Nous étions jus­qu’à pré­sent pro­té­gés natu­rel­le­ment, la sélec­tion s’as­su­rait d’elle­ même par la néces­si­té d’une rup­ture avec le monde conci­liaire. Désormais, il va fal­loir faire des dépis­tages conti­nuels, se pré­mu­nir sans cesse des milieux romains, des milieux diocésains.

C’est pour­quoi nous vou­lions trois ou quatre évêques et la majo­ri­té dans le Conseil Romain. Mais ils font la sourde oreille. Ils n’ont accep­té qu’un évêque, sous la menace conti­nuelle, et ont avan­cé la date. Ils estiment incon­ce­vable qu’on les traite comme un milieu conta­mi­né, après tout ce qu’ils nous accordent.

Le pro­blème moral se pose donc pour nous :

  • Faut-​il prendre les risques de contacts avec ces milieux moder­nistes, avec l’es­poir de conver­tir quelques âmes et avec l’es­poir de se pré­mu­nir, avec la grâce de Dieu et la ver­tu de pru­dence, et ain­si demeu­rer léga­le­ment unis à Rome par la lettre, car nous le sommes par la réa­li­té et 1’esprit ?
  • Ou faut-​il avant tout pré­ser­ver la famille tra­di­tion­nelle pour main­te­nir sa cohé­sion et sa vigueur dans la foi et dans la grâce, consi­dé­rant que le lien pure­ment for­mel avec la Rome moder­niste ne peut pas être mis en balance avec la pro­tec­tion de cette famille qui repré­sente ce qui demeure de la véri­table Eglise catholique ?
  • Qu’est-​ce que Dieu et la Trinité Sainte et la Vierge de Fatima demandent de nous comme réponse à cette question ?

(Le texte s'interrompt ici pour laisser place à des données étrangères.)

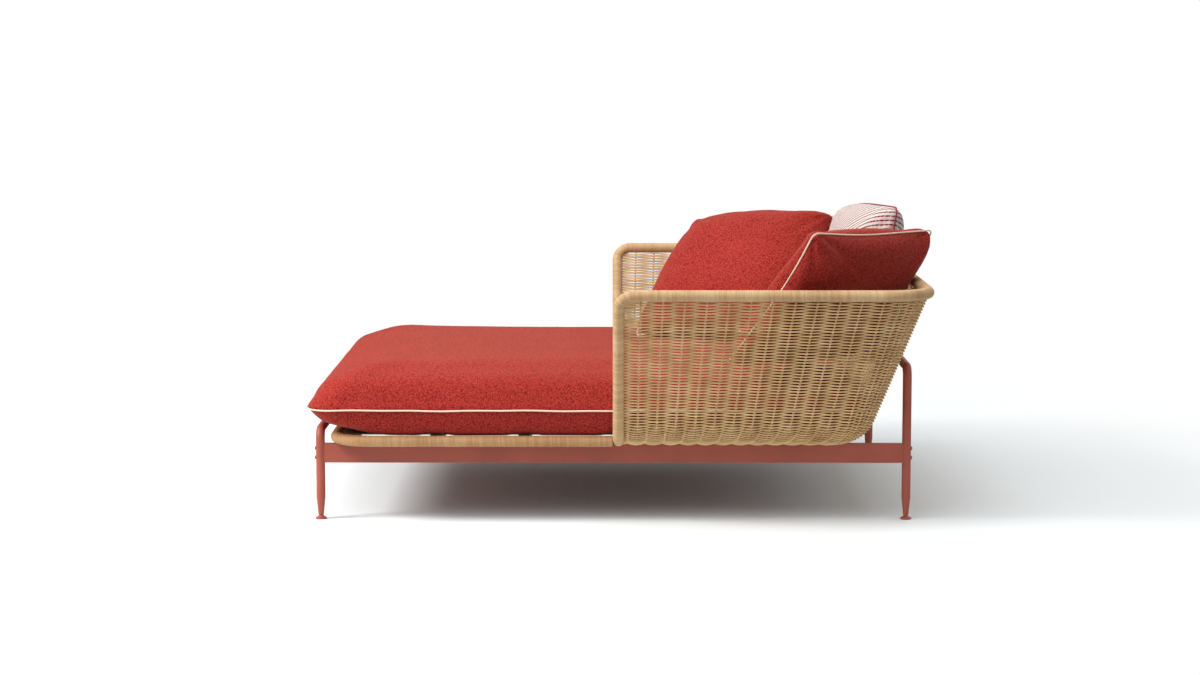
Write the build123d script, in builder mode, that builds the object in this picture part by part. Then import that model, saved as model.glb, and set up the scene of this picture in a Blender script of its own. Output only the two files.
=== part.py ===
"""Outdoor daybed: a painted steel under-frame, a cord-wrapped seat ring, a flared woven shell on a
wrapped hoop, a thick mattress and three loose cushions.

Millimetres. +Z is up and Z = 0 is the floor. +X points from the foot of the bed to its backrest,
and X = 0 and Y = 0 are the middle of the whole piece.
"""

import math
import os

from build123d import *

os.makedirs("parts", exist_ok=True)

# Painted frame: two bows of round tube joined by two flat side beams
tube_d = 23.0
tube_wall = 2.0
leg_y = 520.5
front_leg_x = -772.0
rear_leg_x = 734.0
front_bow_z = 232.0
rear_bow_z = 393.0
bow_bend_r = 26.0
beam_h = 50.0
beam_t = 15.0
beam_wall = 2.0
beam_bottom_z = 147.0

# Turned leg ends and the levelling feet that screw into them
tip_h = 45.0
tip_neck_d = 14.0
tip_spigot_h = 22.0
foot_d = 29.0
foot_rim_h = 3.2
foot_hub_d = 12.0
foot_h = 12.0
stem_d = 8.0
stem_length = 33.0
stem_clearance = 0.08
edge_round = 1.0

# Bolts through the legs, and the plugs inside the beams that they screw into
bolt_d = 6.0
bolt_head_d = 10.0
bolt_head_h = 3.0
bolt_hole_clearance = 0.2
bolt_pitch = 24.0
plug_length = 28.0

# Seat ring, its bars and slats
ring_core_d = 24.0
ring_wall = 2.0
wrap_t = 3.0
ring_y = 590.0
ring_front_x = -732.5
ring_corner_r = 95.0
bar_w = 30.0
front_bar_spread = 450.0
front_bar_inset = 36.0
front_bars = 3
rear_bar_spread = 350.0
rear_bars = 3
slat_w = 70.0
slat_pitch = 131.0
slats = 9
screw_d = 6.0
screw_head_d = 11.0
screw_length = 31.0
fit_gap = 0.3

# Shell: a hoop of wrapped tube, rod stakes and the woven wall
rim_z = 599.4
rim_y = 760.0
rim_x = 770.0
post_x = -6.0
rim_corner_r = 115.0
post_corner_r = 38.0
post_knee_r = 60.0
flare_angle = 20.9
wall_bend_r = 100.0
wall_t = 9.0
corner_narrowing_share = 0.38
stake_t = 5.0
stake_gap = 0.5
slot_start = 6.0
side_stakes = 12
back_stakes = 24
corner_stakes = 3
bend_steps = 5
post_foot_run = 67.0
wrap_foot_margin = 15.0

# Spacers between the rear bow and the shell's back
spacer_d = 16.0
spacer_y = 330.0

# Mattress
mattress_front_x = -805.0
mattress_back_x = 639.0
mattress_y = 616.0
mattress_top_z = 400.0
mattress_corner_r = 80.0
mattress_seam_rise = 66.0
piping_d = 5.5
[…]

Il est clair que quatre évêques nous for­ti­fie­ront mieux qu’un seul.

La déci­sion doit être prise dans les 48 heures.

Réfléchissez, priez, veuillez me don­ner votre avis, même par écrit si vous le vou­lez, et il me fau­dra, avec le secours de l’Esprit Saint et de la Vierge Marie Reine, prendre une décision.

Note : Mgr de Castro-​Mayer a pro­mis de venir pour le 30 juin, pour les consé­cra­tions épis­co­pales, avec trois prêtres de son diocèse.

† Marcel LEFEBVRE

Source : Itinéraires, Numéro 325–326 de juillet-​octobre 1988.